§ Work required:
Return exactly the lines that run from the beginning through the line containing "(1 - along /", both included, and no others.
-.-.-
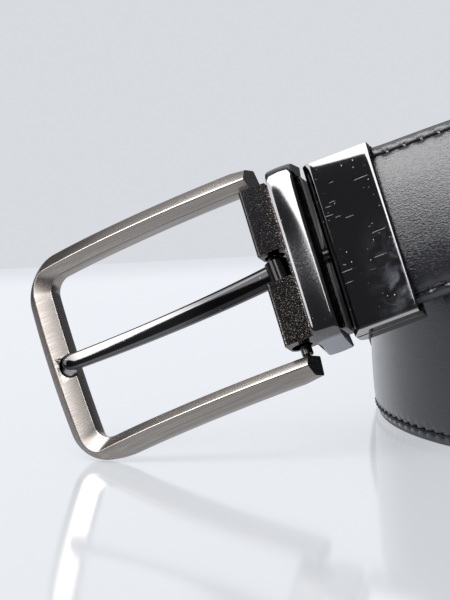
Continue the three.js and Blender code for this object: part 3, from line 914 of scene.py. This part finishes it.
# Frame. Its points are placed by how far they are from the bar's outer side (along), from the
# middle (across) and in front of the ridge line (out).


def frame_point(along, across, out):
    middle = FRAME["length"] / 2
    bowed = (middle**2 - (along - middle) ** 2) / (2 * FRAME["bow"])
    dropped = FRAME["drop"] * max(0, 1 - along / middle) ** 4
    beside = 1 - (across / (FRAME["width"] / 2)) ** 2
    bulged = BAR_BULGE["depth"] * beside * max(0, 1 - along / BAR_BULGE["reach"])
    return Vector((along - bulged - FRAME["length"], across, out + bowed - dropped))


def half_width_at(along):
    return FRAME["width"] / 2 - FRAME["taper"] * (1 - along / FRAME["length"])


def frame_line(arm_inset, bar_inset, corner, part, share):
    """One of the lines that run round the frame: straight arm, round corner, bar."""
    corner_along = bar_inset + corner["along"]
    corner_across = half_width_at(corner_along) - arm_inset - corner["across"]
    if part == "arm":
        along = between(FRAME["length"], corner_along, share)
        return along, half_width_at(along) - arm_inset
    if part == "corner":
        angle = share * math.pi / 2
        along = corner_along - corner["along"] * math.sin(angle)
        return along, corner_across + corner["across"] * math.cos(angle)
    return bar_inset, corner_across * (1 - 2 * share)


def size_at(part, share, name):
    if part == "arm":
        return between(ARM[name], ARM_AT_CORNER[name], share)
    if part == "corner":
        return between(ARM_AT_CORNER[name], BAR[name], share)
    return BAR[name]


def frame_section(part, share, side):
    """The section's corners at one place, from the outer back edge round to the outer front edge."""
    tuck = ARM_END["tuck"] if (part, share) == ("arm", 0) else 0
    lines = [
        (tuck, BAR_BACK_INSET, "back", -size_at(part, share, "outer_depth")),
        (ARM["width"], BAR["width"], "inner", -size_at(part, share, "depth")),
        (ARM["width"], BAR["width"], "inner", -size_at(part, share, "inner_drop")),
        (ARM["ridge"], BAR["ridge"], "ridge", 0),
        (tuck, 0, "outer", -size_at(part, share, "outer_drop")),
    ]
    points = []
    for arm_inset, bar_inset, corner, out in lines:
        along, across = frame_line(arm_inset, bar_inset, CORNER[corner], part, share)
        point = frame_point(along, side * across, out)
        if (part, share) == ("arm", 0):
            point.x += ARM_END["front"] - ARM_END["slope"] * point.z
        points.append(point)
    return points


def soft_corners(corners):
    """The section with all its corners rounded alike."""
    points = []
    for k, corner in enumerate(corners):
        before, after = corners[k - 1], corners[(k + 1) % len(corners)]
        start = corner + (before - corner).normalized() * FRAME_ROUNDING
        end = corner + (after - corner).normalized() * FRAME_ROUNDING
        points.extend(rounded_corner(start, corner, end, 5))
    return points


def frame_places():
    """Where the frame's sections are, from an arm's end to just short of the bar's middle."""
    counts = {"arm": 18, "corner": 16, "bar": 8}
    reach = {"arm": 1, "corner": 1, "bar": 0.5}
    return [(part, reach[part] * k / count) for part, count in counts.items() for k in range(count)]


def axle_in_frame():
    """The axle's middle in the frame's own axes."""
    offset = Vector((AXLE["x"] + FRAME_OFFSET["along"], 0, AXLE["z"] + FRAME_OFFSET["out"]))
    return Matrix.Rotation(math.radians(FRAME_PITCH), 3, "Y") @ offset


def notch_tool():
    """A bullet-shaped tool for the hollow under the prong's tip, its nose towards the bar's outer side."""
    half, depth = NOTCH["half_width"], NOTCH["depth"]
    stations = []
    for a in np.linspace(0, math.pi / 2, 14):
        stations.append((half * -math.cos(a), max(NOTCH["nose"], math.sin(a))))
    turn = np.linspace(0, 2 * math.pi, 40, endpoint=False)
    rings = []
    for along, size in [*stations, (NOTCH["length"], 1)]:
        rings.append([(along, half * size * math.cos(a), depth * size * math.sin(a)) for a in turn])
    return loft("notch", rings)


def make_frame(finish, dark, place):
    places = frame_places()
    upper = [frame_section(part, share, 1) for part, share in places]
    lower = [frame_section(part, share, -1) for part, share in reversed(places)]
    sections = [*upper, frame_section("bar", 0.5, 1), *lower]
    rings = [soft_corners(section) for section in sections]
    buckle = add_piece("buckle", loft("buckle", rings), [finish, dark], place)
    # The notch and the arm holes take the dark finish, which is painted shade in these hollows
    middle = frame_point(NOTCH["end"] + NOTCH["half_width"], NOTCH["across"], 0)
    notch_place = place @ Matrix.Translation(middle * MM) @ turned("Z", PRONG["yaw"])
    notch = add_piece("tool", notch_tool(), [dark], notch_place)
    combine(buckle, notch, "DIFFERENCE")
    axle, end = axle_in_frame(), ARM_HOLE["half_length"]
    hole = round_bar("Y", ARM_HOLE["radius"], -end, end, (axle.x, 0, axle.z), ARM_HOLE["sides"])
    combine(buckle, add_piece("tool", hole, [dark], place), "DIFFERENCE")
    smooth(buckle, sharp_angle=40)
    finished(buckle, "frame", "brushed_gunmetal", "buckle_frame")


# Prong


def prong_section(share):
    """A rounded top, and a flat underside with a crisp lower edge on each side."""
    half = between(PRONG["width"], PRONG["tip_width"], share) / 2
    thick = between(PRONG["thickness"], PRONG["tip_thickness"], share) / 2
    top = []
    for a in np.radians(np.linspace(0, 180, 21)):
        across = math.copysign(abs(math.cos(a)) ** PRONG_TOP["across_power"], math.cos(a))
        out = max(0, math.sin(a)) ** PRONG_TOP["out_power"]
        top.append((half * across, thick * (PRONG_TOP["base"] + PRONG_TOP["height"] * out)))
    foot, side = PRONG_UNDERSIDE["half"] * half, -PRONG_UNDERSIDE["side"] * thick
    return [*top, (-half, side), (-foot, -thick), (foot, -thick), (half, side)]


def prong_stations():
    """Shares of the prong's length, each with its section's size: whole, and rounded off at the nose."""
    stations = [(share, 1.0) for share in np.linspace(0, PRONG_NOSE["from"], 28)]
    for a in np.radians(PRONG_NOSE_TURN):
        size = max(PRONG_NOSE["least"], math.cos(a) ** PRONG_NOSE["power"])
        stations.append((PRONG_NOSE["from"] + PRONG_NOSE["length"] * math.sin(a), size))
    return stations


def make_prong(finish, dark, place):
    axle = axle_in_frame()
    tip = frame_point(PRONG_TIP["along"], 0, PRONG_TIP["out"])
    reach, rise = axle.x - tip.x, tip.z - axle.z
    rings = []
    for share, size in prong_stations():
        z = share * rise - PRONG_DIP * 4 * share * (1 - share)
        section = prong_section(share)
        rings.append([(-share * reach, across * size, z + out * size) for across, out in section])
    prong = add_piece("tongue_prong", loft("prong", rings), [finish, dark], place)
    # The ring's boss and eye take the dark finish, which is painted shade
    half = PRONG_RING["width"] / 2
    boss = round_bar("Y", PRONG_RING["radius"], -half, half, (0, 0, 0), sides=56)
    combine(prong, add_piece("tool", boss, [dark], place), "UNION")
    eye = round_bar("Y", PRONG_RING["hole"], -2 * half, 2 * half, (0, 0, 0))
    combine(prong, add_piece("tool", eye, [dark], place), "DIFFERENCE")
    smooth(prong, sharp_angle=34, softened=0.12)
    finished(prong, "tongue", "polished_gunmetal", "prong")


# Studio


def add_table():
    points = [(x, y, 0) for y in (-TABLE_REACH, TABLE_EDGE) for x in (-TABLE_REACH, TABLE_REACH)]
    mesh = tidy_mesh("table", points, [(0, 1, 3, 2)])
    add_piece("table", mesh, [table_gloss()])


def add_surround():
    world = bpy.data.worlds.new("studio")
    world.use_nodes = True
    world.node_tree.nodes["Background"].inputs["Color"].default_value = (*SURROUND_TONE, 1)
    world.cycles.sampling_method = "NONE"
    bpy.context.scene.world = world


def facing_buckle(azimuth, elevation, distance):
    """A place round the buckle, turned to face it. Azimuth 0 is in front, negative to the left."""
    turn, rise = math.radians(azimuth), math.radians(elevation)
    away = Vector((math.sin(turn) * math.cos(rise), -math.cos(turn) * math.cos(rise), math.sin(rise)))
    place = Matrix.Translation(Vector(BUCKLE_MIDDLE) * MM + away * distance * MM)
    return place @ away.to_track_quat("Z", "Y").to_matrix().to_4x4()


def add_softbox(name, azimuth, elevation, size, brightness):
    data = bpy.data.lights.new(name, "AREA")
    data.shape = "RECTANGLE"
    data.size, data.size_y = size[0] * MM, size[1] * MM
    data.energy = brightness * math.pi * data.size * data.size_y
    light = bpy.data.objects.new(name, data)
    bpy.context.scene.collection.objects.link(light)
    light.matrix_world = facing_buckle(azimuth, elevation, SOFTBOX_DISTANCE)
    light.visible_camera = False
    return light


def add_dark_shell(name, azimuths, elevations):
    """A part of a sphere round the buckle, dark grey, that shows only in reflections."""
    finish = Finish(name)
    dark = finish.surface(Base_Color=SHELL_TONE, Roughness=1.0, Specular_IOR_Level=0.0)
    rows, columns = SHELL_GRID["rows"], SHELL_GRID["columns"]
    points = []
    for elevation in np.linspace(*elevations, rows):
        for azimuth in np.linspace(*azimuths, columns):
            points.append(facing_buckle(azimuth, elevation, SHELL_DISTANCE).translation / MM)
    faces = []
    for row in range(rows - 1):
        for corner in range(columns * row, columns * row + columns - 1):
            faces.append((corner, corner + 1, corner + columns + 1, corner + columns))
    shell = add_piece(name, tidy_mesh(name, points, faces), [dark])
    shell.visible_camera = False
    shell.visible_diffuse = False
    shell.visible_shadow = False


def light_belt_only(light):
    """Keeps a low softbox off the table, which would mirror it as a white patch in other views."""
    belt = bpy.data.collections.new("belt")
    for piece in bpy.data.objects:
        if piece.type == "MESH" and piece.name != "table":
            belt.objects.link(piece)
    light.light_linking.receiver_collection = belt


def light_studio():
    add_softbox("top_front_softbox", **TOP_FRONT_SOFTBOX)
    light_belt_only(add_softbox("left_softbox", **LEFT_SOFTBOX))
    add_softbox("left_back_softbox", **LEFT_BACK_SOFTBOX)
    add_dark_shell("front_flag", **FRONT_SHELL)
    add_dark_shell("right_flag", **RIGHT_SHELL)


def make_strap_and_stitching():
    """Makes the strap and returns where it ends, in millimetres, as one station."""
    stations = follow_route()
    lowest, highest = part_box("strap")
    outside = stations["place"] + stations["normal"] * STRAP_THICKNESS / 2
    shift = np.array([highest.x / MM - outside[:, 0].max(), lowest.y / MM - outside[:, 1].min(), 0])
    finishes = [
        leather("black grained leather", **BLACK_LEATHER),
        leather("brown grained leather", **BROWN_LEATHER),
        edge_paint(),
    ]
    make_strap(stations, shift, finishes)
    make_stitching(stations, shift, thread())
    end = station_at(stations, -1)
    return {**end, "place": end["place"] + shift}


def make_buckle_end(end):
    """Makes all that the strap's end carries, in the buckle end's axes and those of the axle."""
    origin = end["place"] + end["travel"] * STRAP_INSET + end["normal"] * CLAMP["depth"] / 2
    axes = Matrix((-Vector(end["travel"]), Vector(end["width"]), Vector(end["normal"]))).transposed()
    buckle_end = Matrix.Translation(Vector(origin) * MM) @ axes.to_4x4()
    make_clamp(clamp_gunmetal(), buckle_end)
    make_loop(loop_gunmetal(), buckle_end)
    softened_copy("lugs", "hinge_block", cast_gunmetal(), "swivel_block", "cast_gunmetal", softened=0.18)

    pivot = buckle_end @ Matrix.Translation(Vector((AXLE["x"], 0, AXLE["z"])) * MM)
    pivot @= turned("Z", FRAME_YAW) @ turned("Y", -FRAME_PITCH)
    steel = polished_gunmetal("dark steel", **DARK_STEEL)
    make_axle(steel, pivot)
    # The darker finish is painted shade on the frame's notch and holes and on the prong's ring
    dark = polished_gunmetal("gunmetal with painted shade", **PAINTED_SHADE_METAL)
    make_frame(brushed_gunmetal(), dark, pivot @ Matrix.Translation(-axle_in_frame() * MM))
    prong_place = pivot @ Matrix.Translation((0, PRONG["across"] * MM, 0)) @ turned("Z", PRONG["yaw"])
    make_prong(prong_gunmetal(), dark, prong_place)
    softened_copy("swivel_stud", "swivel_stem", steel, "strap_end", "steel", softened=0.15)


def main():
    add_camera()
    bpy.context.scene.view_settings.view_transform = "Standard"
    make_buckle_end(make_strap_and_stitching())
    add_table()
    add_surround()
    light_studio()


main()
-.-.-
§ Response below:
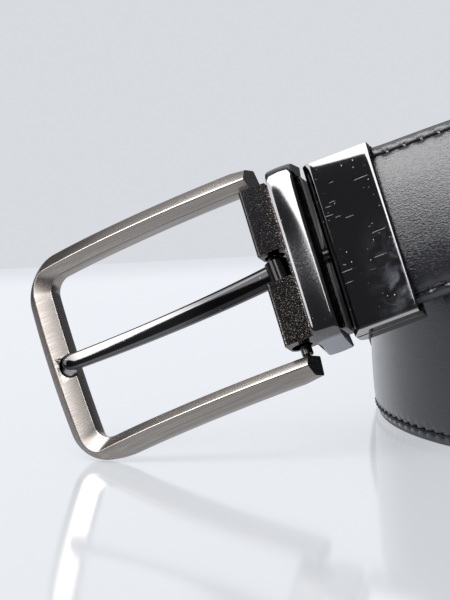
Continue the three.js and Blender code for this object: part 3, from line 914 of scene.py. This part finishes it.
# Frame. Its points are placed by how far they are from the bar's outer side (along), from the
# middle (across) and in front of the ridge line (out).


def frame_point(along, across, out):
    middle = FRAME["length"] / 2
    bowed = (middle**2 - (along - middle) ** 2) / (2 * FRAME["bow"])
    dropped = FRAME["drop"] * max(0, 1 - along / middle) ** 4
    beside = 1 - (across / (FRAME["width"] / 2)) ** 2
    bulged = BAR_BULGE["depth"] * beside * max(0, 1 - along / BAR_BULGE["reach"])
    return Vector((along - bulged - FRAME["length"], across, out + bowed - dropped))


def half_width_at(along):
    return FRAME["width"] / 2 - FRAME["taper"] * (1 - along / FRAME["length"])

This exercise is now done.